• TO BE DONE: The lines to reproduce run from the first one through the line containing "import Module from 'manifold-3d';". Reproduce them exactly.

• INFORMATION PROVIDED:
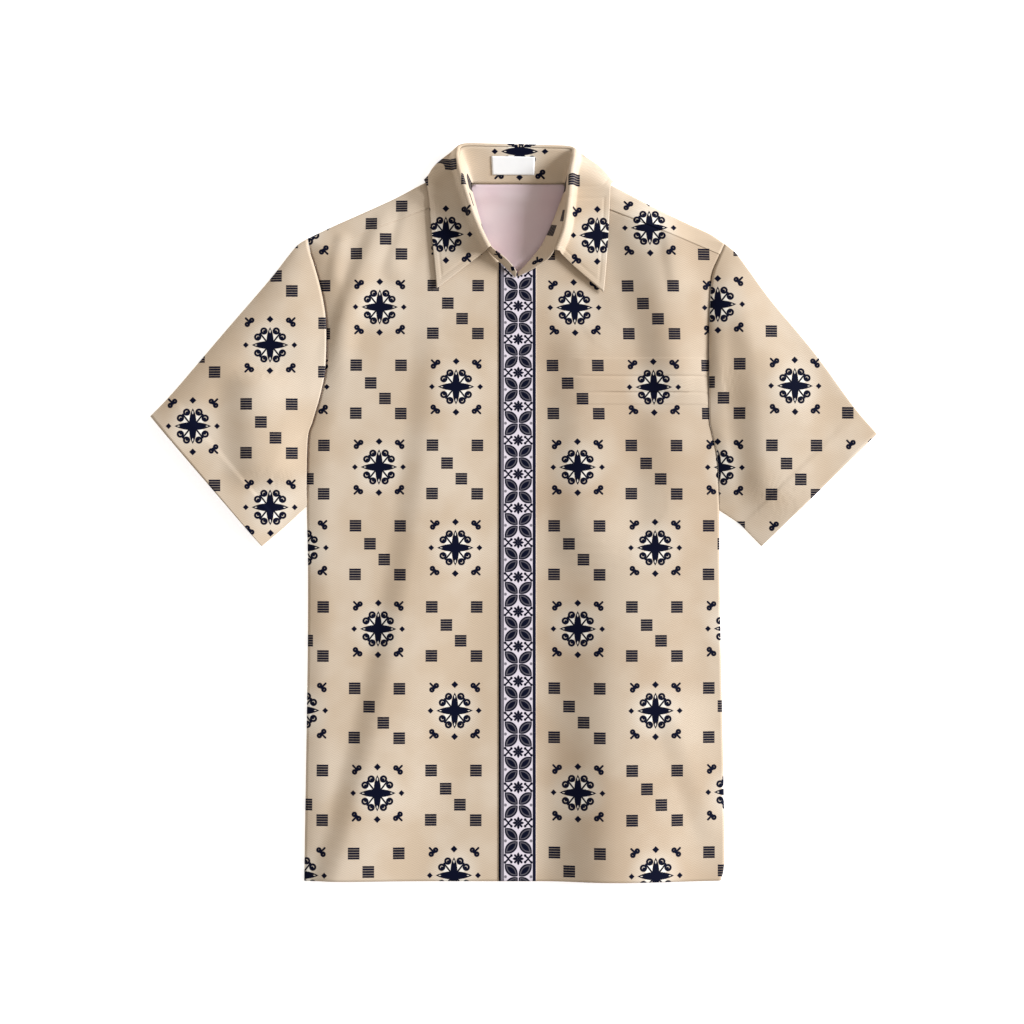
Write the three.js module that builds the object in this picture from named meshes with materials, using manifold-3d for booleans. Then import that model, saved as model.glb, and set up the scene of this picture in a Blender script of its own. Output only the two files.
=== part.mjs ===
// A short-sleeved batik shirt laid flat on its back: +X to the right of someone looking down at it,
// +Y towards the collar, +Z up, in millimetres. Left and right in the names are the wearer's.
// Each cut piece is a wall of cloth round a middle surface, a grid of points worked out from
// outlines, a height above the table and a short list of folds.
import * as THREE from 'three';
import { mergeVertices } from 'three/addons/utils/BufferGeometryUtils.js';
import Module from 'manifold-3d';

// ---------- driving dimensions ----------
const CLOTH = 1.2; // thickness of one wall of cloth
const GAP = 0.3; // clearance between pieces that are sewn together or lie on each other
const LAYER = CLOTH + GAP; // height of the underside of a second layer
const LOFT = 2.6; // how far the front stands off the back in the middle of the body
const SIDE_ROLL = 26; // width over which the front comes down to its sides and shoulders
const SLEEVE_LOFT = 2.4; // how far a sleeve's upper layer stands off its lower one
const SLEEVE_ROLL = 24; // width over which it comes down to its folds and to the armhole
const ARMHOLE_GAP = 1.3; // clearance along the curved armhole seams
const SHOULDER_SLANT = 0.91; // cosine of the shoulders' slope
const HEM_Y = -411.9;
const BACK_YOKE_SEAM_Y = 255;
const BACK_NECK_Y = 367.2;
const UNDERLAP_X = 22; // how far the wearer's right front runs on beneath the placket
const PLACKET = { left: -16.5, right: 25.5 };
const POCKET = { left: 77, right: 211, bottom: 135, top: 152.5 };
const NECK_RAISE = { height: 2.4, startY: 342, fullY: 356, middleX: 5, fullX: 106, endX: 128 };

// ---------- outlines, from the hem up or from the neck out ----------
const RIGHT_SIDE = [ // the wearer's right: side seam, then armhole
  { x: -234.2, y: -411.9 }, { x: -232.8, y: -321 }, { x: -230.3, y: -160 }, { x: -230, y: -60 },
  { x: -231.3, y: 7.6 }, { x: -230.2, y: 80 }, { x: -224.6, y: 102 }, { x: -215.6, y: 133 },
  { x: -210, y: 165.5 }, { x: -210, y: 218 }, { x: -217.8, y: 259.6 }, { x: -228.5, y: 295.4 },
  { x: -230.2, y: 306.9 },
];
const LEFT_SIDE = [ // the wearer's left, with its rounded hem corner
  { x: 231.8, y: -411.9 }, { x: 235.2, y: -399 }, { x: 236.2, y: -374 }, { x: 234.5, y: -267 },
  { x: 232.2, y: -158 }, { x: 230.8, y: -73 }, { x: 230.2, y: 3.1 }, { x: 228.4, y: 58 },
  { x: 222.3, y: 89 }, { x: 219, y: 112 }, { x: 219, y: 199 }, { x: 220.1, y: 238.3 },
  { x: 222.3, y: 266.3 }, { x: 229, y: 285 }, { x: 236, y: 301.3 },
];
const RIGHT_SHOULDER = [ // from the armhole up to the neck
  { x: -230.2, y: 306.9 }, { x: -198.8, y: 321.8 }, { x: -167.2, y: 335.9 }, { x: -132.7, y: 351.6 },
  { x: -96.5, y: 370.2 }, { x: -57, y: 387 },
];
const LEFT_SHOULDER = [ // from the neck down to the armhole
  { x: 66, y: 386 }, { x: 107.9, y: 367.1 }, { x: 158.1, y: 341.3 }, { x: 195.9, y: 323 },
  { x: 219.4, y: 312.2 }, { x: 236, y: 301.3 },
];
const RIGHT_YOKE_SEAM = [{ x: -227.2, y: 291.4 }, { x: -47.6, y: 361 }];
const LEFT_YOKE_SEAM = [{ x: 58.2, y: 360.6 }, { x: 231.4, y: 291 }];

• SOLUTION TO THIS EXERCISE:
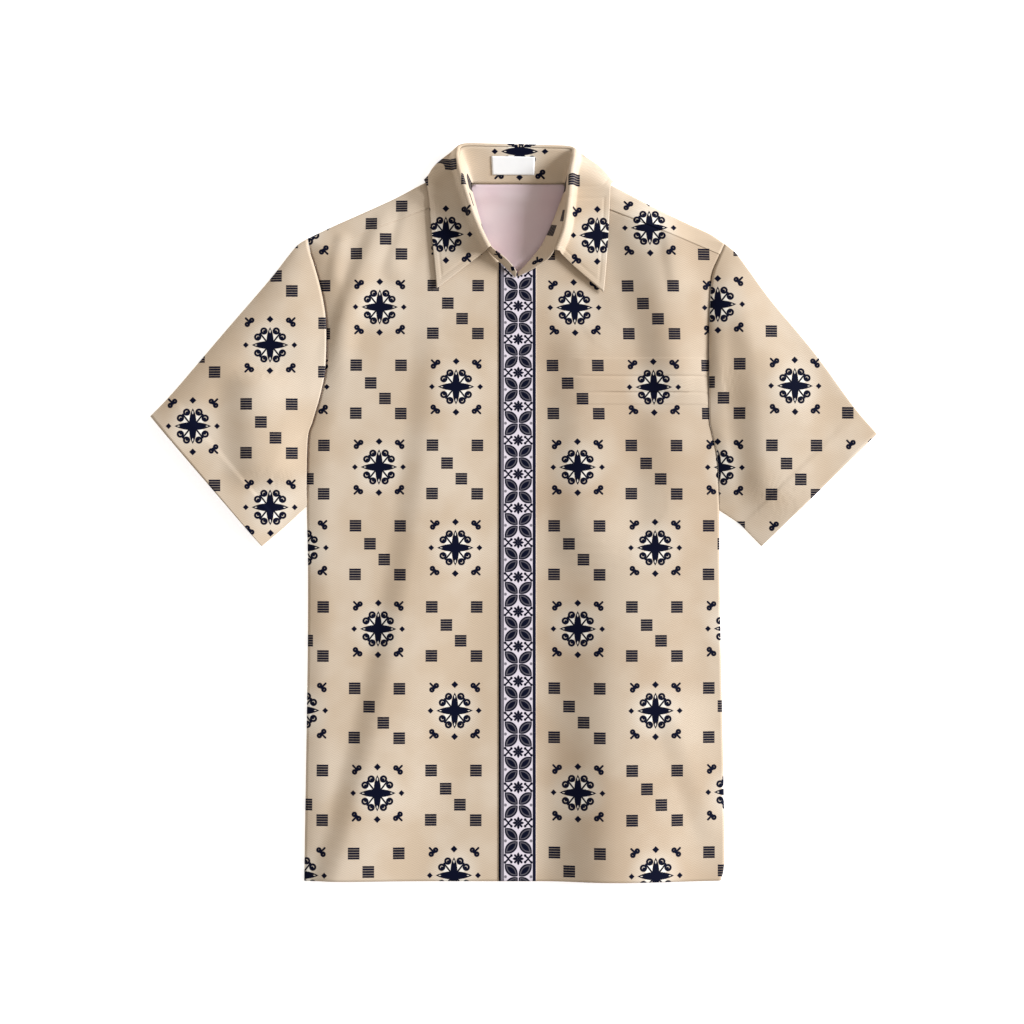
Write the three.js module that builds the object in this picture from named meshes with materials, using manifold-3d for booleans. Then import that model, saved as model.glb, and set up the scene of this picture in a Blender script of its own. Output only the two files.
=== part.mjs ===
// A short-sleeved batik shirt laid flat on its back: +X to the right of someone looking down at it,
// +Y towards the collar, +Z up, in millimetres. Left and right in the names are the wearer's.
// Each cut piece is a wall of cloth round a middle surface, a grid of points worked out from
// outlines, a height above the table and a short list of folds.
import * as THREE from 'three';
import { mergeVertices } from 'three/addons/utils/BufferGeometryUtils.js';
import Module from 'manifold-3d';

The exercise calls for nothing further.